> [Instructions for the task] In the listing below, find the line holding "sighting_dots();" and the line holding "Vector(map(max, high, point))". Write out those two lines and all lines between, exactly, and nothing more.

======== Records to process ========

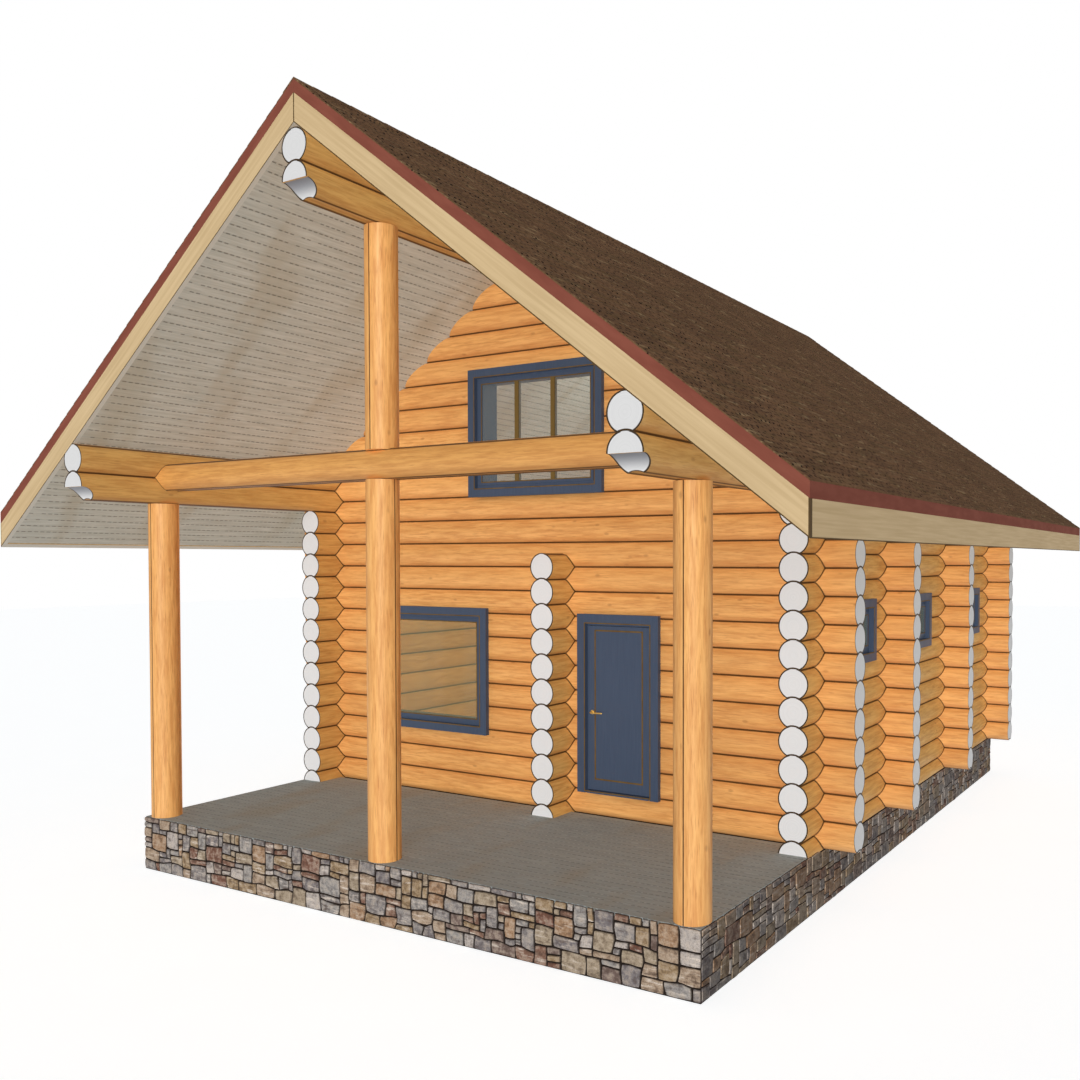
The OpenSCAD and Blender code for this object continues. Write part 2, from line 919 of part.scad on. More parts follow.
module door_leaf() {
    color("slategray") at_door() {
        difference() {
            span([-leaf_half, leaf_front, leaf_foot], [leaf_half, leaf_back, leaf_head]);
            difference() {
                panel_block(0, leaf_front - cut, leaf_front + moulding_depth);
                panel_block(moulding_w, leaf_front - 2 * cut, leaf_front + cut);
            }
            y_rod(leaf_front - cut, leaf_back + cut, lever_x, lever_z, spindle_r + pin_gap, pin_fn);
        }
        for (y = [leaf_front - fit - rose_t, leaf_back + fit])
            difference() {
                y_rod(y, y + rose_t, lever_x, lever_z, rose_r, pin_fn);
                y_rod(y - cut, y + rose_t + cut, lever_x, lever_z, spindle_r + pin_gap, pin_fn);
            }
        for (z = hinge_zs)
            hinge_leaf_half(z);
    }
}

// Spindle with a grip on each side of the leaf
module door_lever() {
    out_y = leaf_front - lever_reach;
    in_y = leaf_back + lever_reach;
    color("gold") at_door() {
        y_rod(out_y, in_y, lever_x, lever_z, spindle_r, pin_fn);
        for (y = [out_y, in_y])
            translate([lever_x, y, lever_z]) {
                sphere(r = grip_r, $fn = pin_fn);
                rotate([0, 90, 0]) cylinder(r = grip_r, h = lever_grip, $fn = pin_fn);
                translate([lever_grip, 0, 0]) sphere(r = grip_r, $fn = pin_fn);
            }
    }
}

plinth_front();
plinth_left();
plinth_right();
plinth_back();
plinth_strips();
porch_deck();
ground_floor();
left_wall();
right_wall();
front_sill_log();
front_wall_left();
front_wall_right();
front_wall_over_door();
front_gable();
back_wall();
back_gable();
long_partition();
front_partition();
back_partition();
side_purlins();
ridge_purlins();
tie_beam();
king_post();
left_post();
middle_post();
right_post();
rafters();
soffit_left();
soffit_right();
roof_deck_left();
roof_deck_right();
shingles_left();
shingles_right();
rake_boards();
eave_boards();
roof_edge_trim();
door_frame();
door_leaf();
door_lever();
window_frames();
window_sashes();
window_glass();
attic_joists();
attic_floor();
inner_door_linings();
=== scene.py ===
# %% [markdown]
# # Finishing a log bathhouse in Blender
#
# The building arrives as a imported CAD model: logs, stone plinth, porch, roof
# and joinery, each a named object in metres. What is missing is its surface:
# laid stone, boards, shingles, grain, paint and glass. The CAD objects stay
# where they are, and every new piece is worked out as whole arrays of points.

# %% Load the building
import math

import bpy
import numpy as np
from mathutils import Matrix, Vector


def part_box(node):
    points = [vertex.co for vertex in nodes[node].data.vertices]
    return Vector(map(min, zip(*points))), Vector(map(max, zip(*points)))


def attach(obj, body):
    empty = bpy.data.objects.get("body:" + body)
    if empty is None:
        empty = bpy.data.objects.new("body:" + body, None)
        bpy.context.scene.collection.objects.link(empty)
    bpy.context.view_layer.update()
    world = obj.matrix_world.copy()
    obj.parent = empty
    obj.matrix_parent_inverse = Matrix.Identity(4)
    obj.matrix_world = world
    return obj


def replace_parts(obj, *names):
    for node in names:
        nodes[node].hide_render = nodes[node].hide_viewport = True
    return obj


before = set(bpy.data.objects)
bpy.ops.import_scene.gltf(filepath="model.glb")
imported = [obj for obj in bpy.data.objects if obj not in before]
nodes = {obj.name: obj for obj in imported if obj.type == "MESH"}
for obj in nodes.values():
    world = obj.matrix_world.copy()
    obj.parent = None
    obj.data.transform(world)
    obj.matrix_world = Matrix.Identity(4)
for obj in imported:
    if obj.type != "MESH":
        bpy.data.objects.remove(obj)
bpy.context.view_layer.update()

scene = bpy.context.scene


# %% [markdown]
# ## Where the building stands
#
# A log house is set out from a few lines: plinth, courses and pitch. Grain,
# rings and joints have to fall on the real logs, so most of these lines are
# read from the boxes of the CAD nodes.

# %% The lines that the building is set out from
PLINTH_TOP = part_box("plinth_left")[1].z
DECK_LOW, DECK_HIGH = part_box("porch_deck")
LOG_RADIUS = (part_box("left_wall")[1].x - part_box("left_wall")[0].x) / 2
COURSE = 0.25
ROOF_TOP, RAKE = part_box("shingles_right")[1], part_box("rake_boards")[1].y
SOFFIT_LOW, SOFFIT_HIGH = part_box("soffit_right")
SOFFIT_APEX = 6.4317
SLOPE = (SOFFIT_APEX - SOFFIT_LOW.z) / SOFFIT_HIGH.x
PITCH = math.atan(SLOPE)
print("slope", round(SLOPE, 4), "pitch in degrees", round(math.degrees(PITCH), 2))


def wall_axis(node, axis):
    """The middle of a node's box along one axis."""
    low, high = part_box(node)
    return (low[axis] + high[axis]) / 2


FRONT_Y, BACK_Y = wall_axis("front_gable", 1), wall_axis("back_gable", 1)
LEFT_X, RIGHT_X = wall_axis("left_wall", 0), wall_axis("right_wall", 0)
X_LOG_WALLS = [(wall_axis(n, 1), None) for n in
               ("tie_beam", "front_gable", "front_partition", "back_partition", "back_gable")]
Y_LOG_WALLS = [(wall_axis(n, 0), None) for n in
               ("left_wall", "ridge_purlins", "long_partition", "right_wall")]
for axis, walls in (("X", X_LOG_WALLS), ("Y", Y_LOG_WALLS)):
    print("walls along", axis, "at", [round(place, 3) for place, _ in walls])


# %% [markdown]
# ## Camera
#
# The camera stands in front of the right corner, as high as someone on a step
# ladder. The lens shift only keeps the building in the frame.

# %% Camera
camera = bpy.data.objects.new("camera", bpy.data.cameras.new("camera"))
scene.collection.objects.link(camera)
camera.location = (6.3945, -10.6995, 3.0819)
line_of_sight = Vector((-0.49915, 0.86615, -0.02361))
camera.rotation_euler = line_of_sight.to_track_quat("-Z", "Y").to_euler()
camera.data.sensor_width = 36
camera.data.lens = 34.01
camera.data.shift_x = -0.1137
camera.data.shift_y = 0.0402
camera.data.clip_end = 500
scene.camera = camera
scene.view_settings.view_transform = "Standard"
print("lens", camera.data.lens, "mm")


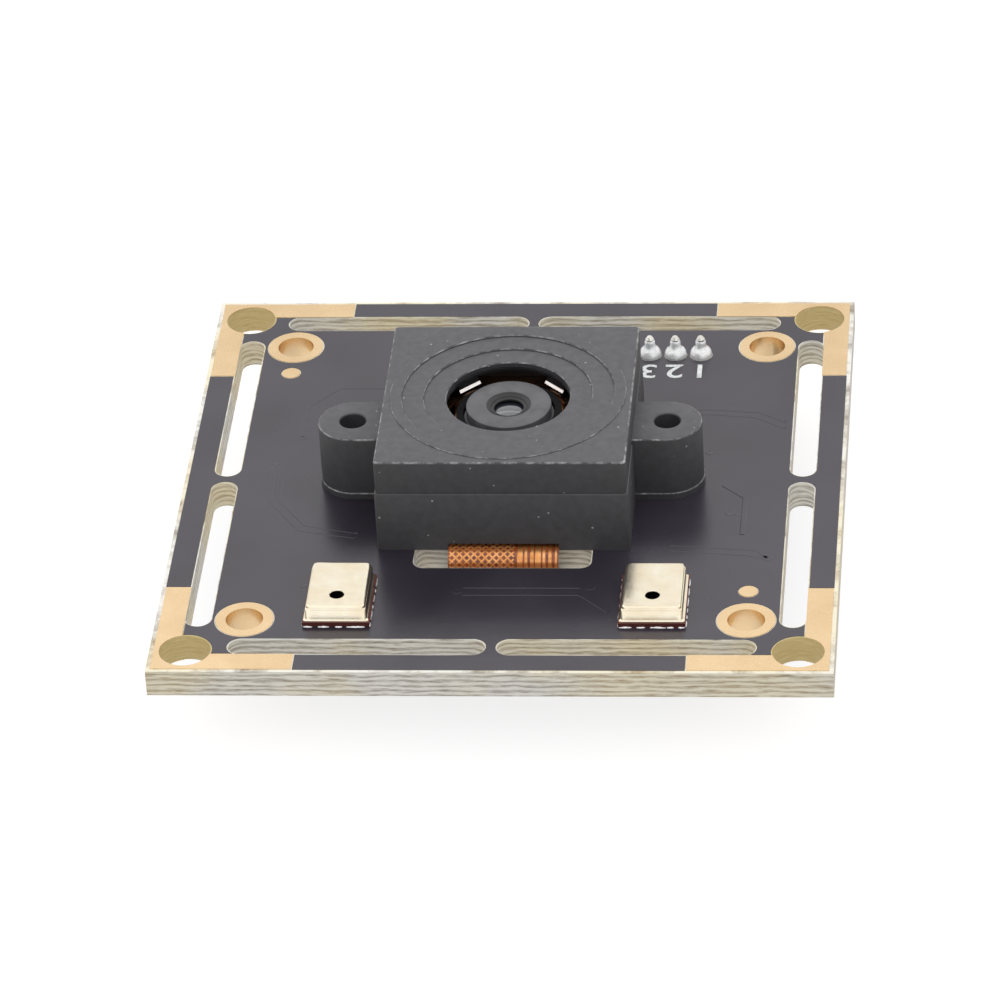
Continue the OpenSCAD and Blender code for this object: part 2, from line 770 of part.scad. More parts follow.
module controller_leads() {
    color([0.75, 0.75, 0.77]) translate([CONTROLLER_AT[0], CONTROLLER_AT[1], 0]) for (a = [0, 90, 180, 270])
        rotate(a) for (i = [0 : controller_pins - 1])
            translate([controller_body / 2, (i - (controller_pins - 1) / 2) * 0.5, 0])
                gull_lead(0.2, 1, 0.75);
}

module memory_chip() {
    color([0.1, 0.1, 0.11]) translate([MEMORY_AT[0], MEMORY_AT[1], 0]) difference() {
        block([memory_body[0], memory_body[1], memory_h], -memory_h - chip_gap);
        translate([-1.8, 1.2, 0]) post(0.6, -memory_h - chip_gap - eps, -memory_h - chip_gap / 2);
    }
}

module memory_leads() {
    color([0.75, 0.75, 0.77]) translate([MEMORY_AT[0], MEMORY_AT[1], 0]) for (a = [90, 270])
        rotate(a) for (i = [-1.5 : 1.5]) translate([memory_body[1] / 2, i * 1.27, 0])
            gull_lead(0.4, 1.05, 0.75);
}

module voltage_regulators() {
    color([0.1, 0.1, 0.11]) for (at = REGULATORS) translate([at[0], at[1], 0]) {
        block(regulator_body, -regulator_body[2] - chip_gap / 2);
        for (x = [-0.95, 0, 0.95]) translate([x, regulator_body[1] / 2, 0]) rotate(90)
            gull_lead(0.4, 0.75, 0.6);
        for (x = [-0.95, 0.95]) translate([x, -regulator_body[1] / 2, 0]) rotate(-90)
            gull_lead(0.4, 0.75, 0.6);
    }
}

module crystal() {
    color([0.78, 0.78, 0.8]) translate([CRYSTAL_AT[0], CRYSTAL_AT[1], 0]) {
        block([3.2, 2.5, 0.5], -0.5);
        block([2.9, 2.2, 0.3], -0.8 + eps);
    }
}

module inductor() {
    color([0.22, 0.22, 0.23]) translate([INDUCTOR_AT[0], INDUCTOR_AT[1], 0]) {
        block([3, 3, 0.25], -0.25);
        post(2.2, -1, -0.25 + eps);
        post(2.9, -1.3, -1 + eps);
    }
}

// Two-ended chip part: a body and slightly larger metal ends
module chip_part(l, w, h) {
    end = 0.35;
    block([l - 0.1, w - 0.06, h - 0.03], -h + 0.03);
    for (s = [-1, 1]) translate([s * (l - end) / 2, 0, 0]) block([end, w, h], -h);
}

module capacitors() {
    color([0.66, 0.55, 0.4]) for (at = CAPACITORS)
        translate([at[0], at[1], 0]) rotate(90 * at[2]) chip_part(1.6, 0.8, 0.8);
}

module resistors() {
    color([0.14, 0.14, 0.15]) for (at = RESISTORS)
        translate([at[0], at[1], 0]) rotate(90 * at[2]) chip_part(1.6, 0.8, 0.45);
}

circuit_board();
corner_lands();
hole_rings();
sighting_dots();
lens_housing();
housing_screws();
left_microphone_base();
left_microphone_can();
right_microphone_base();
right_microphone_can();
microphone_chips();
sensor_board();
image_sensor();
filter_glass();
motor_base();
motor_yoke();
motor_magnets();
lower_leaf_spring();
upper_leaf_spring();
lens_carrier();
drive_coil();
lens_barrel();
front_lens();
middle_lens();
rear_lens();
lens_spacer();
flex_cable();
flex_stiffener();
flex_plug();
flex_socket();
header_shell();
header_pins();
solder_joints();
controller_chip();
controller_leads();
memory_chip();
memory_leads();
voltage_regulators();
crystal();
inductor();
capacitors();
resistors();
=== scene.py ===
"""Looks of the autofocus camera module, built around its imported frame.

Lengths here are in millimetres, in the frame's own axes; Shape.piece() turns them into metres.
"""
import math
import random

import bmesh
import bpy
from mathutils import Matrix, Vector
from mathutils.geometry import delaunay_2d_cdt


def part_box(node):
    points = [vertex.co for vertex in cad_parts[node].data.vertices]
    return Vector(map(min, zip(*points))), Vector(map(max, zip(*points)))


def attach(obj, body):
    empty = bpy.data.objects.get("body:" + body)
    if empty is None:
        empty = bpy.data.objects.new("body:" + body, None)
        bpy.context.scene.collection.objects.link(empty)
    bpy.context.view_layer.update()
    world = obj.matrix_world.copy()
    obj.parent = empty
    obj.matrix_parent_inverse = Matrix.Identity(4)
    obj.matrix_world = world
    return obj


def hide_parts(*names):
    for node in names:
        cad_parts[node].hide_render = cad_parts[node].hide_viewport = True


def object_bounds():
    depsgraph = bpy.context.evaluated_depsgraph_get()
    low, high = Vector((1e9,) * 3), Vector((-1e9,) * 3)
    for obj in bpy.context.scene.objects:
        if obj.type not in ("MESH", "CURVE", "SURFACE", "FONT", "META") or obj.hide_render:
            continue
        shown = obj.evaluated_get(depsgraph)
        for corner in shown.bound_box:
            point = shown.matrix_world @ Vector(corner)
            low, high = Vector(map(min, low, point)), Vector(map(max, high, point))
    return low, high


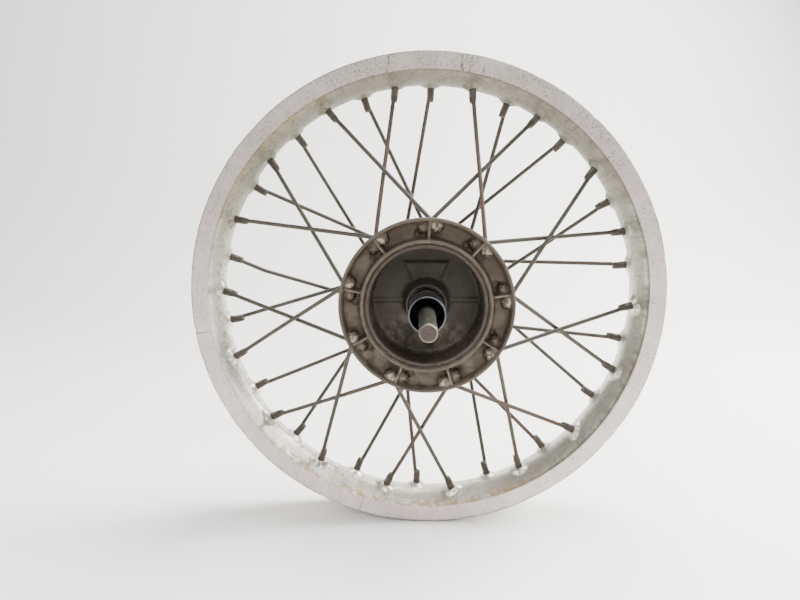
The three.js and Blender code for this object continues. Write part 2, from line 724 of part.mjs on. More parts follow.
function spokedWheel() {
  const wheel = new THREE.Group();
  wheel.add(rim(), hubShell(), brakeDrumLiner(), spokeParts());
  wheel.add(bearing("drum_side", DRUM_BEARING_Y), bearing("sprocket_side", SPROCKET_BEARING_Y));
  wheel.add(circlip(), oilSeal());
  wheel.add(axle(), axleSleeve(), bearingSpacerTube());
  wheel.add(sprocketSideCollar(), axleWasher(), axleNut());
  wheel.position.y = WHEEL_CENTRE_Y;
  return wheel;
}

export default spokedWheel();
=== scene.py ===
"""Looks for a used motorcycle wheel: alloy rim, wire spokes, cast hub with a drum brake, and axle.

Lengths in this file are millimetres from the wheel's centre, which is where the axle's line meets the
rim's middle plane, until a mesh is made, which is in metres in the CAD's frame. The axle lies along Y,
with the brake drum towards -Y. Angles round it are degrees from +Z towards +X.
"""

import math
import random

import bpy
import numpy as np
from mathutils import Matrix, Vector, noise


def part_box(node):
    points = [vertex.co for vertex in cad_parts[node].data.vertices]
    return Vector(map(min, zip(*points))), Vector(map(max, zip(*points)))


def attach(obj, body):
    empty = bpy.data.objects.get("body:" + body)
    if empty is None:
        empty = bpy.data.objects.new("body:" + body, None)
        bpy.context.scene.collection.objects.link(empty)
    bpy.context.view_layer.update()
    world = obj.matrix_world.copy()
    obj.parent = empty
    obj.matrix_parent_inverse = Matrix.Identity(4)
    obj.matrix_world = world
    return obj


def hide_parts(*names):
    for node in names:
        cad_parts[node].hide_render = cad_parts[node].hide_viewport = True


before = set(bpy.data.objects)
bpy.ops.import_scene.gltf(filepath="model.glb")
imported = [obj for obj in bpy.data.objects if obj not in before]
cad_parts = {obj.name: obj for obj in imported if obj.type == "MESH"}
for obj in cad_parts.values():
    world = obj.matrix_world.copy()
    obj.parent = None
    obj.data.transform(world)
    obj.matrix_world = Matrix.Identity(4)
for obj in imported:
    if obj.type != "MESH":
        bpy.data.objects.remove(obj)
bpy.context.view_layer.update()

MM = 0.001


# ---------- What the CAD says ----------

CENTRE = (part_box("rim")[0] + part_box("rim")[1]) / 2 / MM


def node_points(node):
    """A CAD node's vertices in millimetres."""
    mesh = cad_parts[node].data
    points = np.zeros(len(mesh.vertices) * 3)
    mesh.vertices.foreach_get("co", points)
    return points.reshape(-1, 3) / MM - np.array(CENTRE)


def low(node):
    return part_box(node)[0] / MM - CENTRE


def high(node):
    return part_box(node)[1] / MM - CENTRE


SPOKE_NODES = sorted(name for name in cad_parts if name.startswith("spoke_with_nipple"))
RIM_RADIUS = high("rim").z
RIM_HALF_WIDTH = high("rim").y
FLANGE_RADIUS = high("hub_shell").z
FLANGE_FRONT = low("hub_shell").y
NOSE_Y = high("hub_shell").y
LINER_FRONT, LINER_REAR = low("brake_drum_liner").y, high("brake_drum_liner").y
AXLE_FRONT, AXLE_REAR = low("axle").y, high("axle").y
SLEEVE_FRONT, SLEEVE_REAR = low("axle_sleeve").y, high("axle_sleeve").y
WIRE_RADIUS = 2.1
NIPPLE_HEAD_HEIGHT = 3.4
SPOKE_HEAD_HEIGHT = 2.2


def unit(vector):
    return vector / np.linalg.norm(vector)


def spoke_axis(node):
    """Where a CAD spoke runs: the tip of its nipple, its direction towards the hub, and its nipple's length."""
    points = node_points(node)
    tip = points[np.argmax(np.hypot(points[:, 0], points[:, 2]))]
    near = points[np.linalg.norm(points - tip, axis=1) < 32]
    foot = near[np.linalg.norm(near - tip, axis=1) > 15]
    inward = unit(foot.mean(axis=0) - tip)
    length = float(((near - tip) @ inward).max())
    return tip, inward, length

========

> [Written answer]
sighting_dots();
lens_housing();
housing_screws();
left_microphone_base();
left_microphone_can();
right_microphone_base();
right_microphone_can();
microphone_chips();
sensor_board();
image_sensor();
filter_glass();
motor_base();
motor_yoke();
motor_magnets();
lower_leaf_spring();
upper_leaf_spring();
lens_carrier();
drive_coil();
lens_barrel();
front_lens();
middle_lens();
rear_lens();
lens_spacer();
flex_cable();
flex_stiffener();
flex_plug();
flex_socket();
header_shell();
header_pins();
solder_joints();
controller_chip();
controller_leads();
memory_chip();
memory_leads();
voltage_regulators();
crystal();
inductor();
capacitors();
resistors();
=== scene.py ===
"""Looks of the autofocus camera module, built around its imported frame.

Lengths here are in millimetres, in the frame's own axes; Shape.piece() turns them into metres.
"""
import math
import random

import bmesh
import bpy
from mathutils import Matrix, Vector
from mathutils.geometry import delaunay_2d_cdt


def part_box(node):
    points = [vertex.co for vertex in cad_parts[node].data.vertices]
    return Vector(map(min, zip(*points))), Vector(map(max, zip(*points)))


def attach(obj, body):
    empty = bpy.data.objects.get("body:" + body)
    if empty is None:
        empty = bpy.data.objects.new("body:" + body, None)
        bpy.context.scene.collection.objects.link(empty)
    bpy.context.view_layer.update()
    world = obj.matrix_world.copy()
    obj.parent = empty
    obj.matrix_parent_inverse = Matrix.Identity(4)
    obj.matrix_world = world
    return obj


def hide_parts(*names):
    for node in names:
        cad_parts[node].hide_render = cad_parts[node].hide_viewport = True


def object_bounds():
    depsgraph = bpy.context.evaluated_depsgraph_get()
    low, high = Vector((1e9,) * 3), Vector((-1e9,) * 3)
    for obj in bpy.context.scene.objects:
        if obj.type not in ("MESH", "CURVE", "SURFACE", "FONT", "META") or obj.hide_render:
            continue
        shown = obj.evaluated_get(depsgraph)
        for corner in shown.bound_box:
            point = shown.matrix_world @ Vector(corner)
            low, high = Vector(map(min, low, point)), Vector(map(max, high, point))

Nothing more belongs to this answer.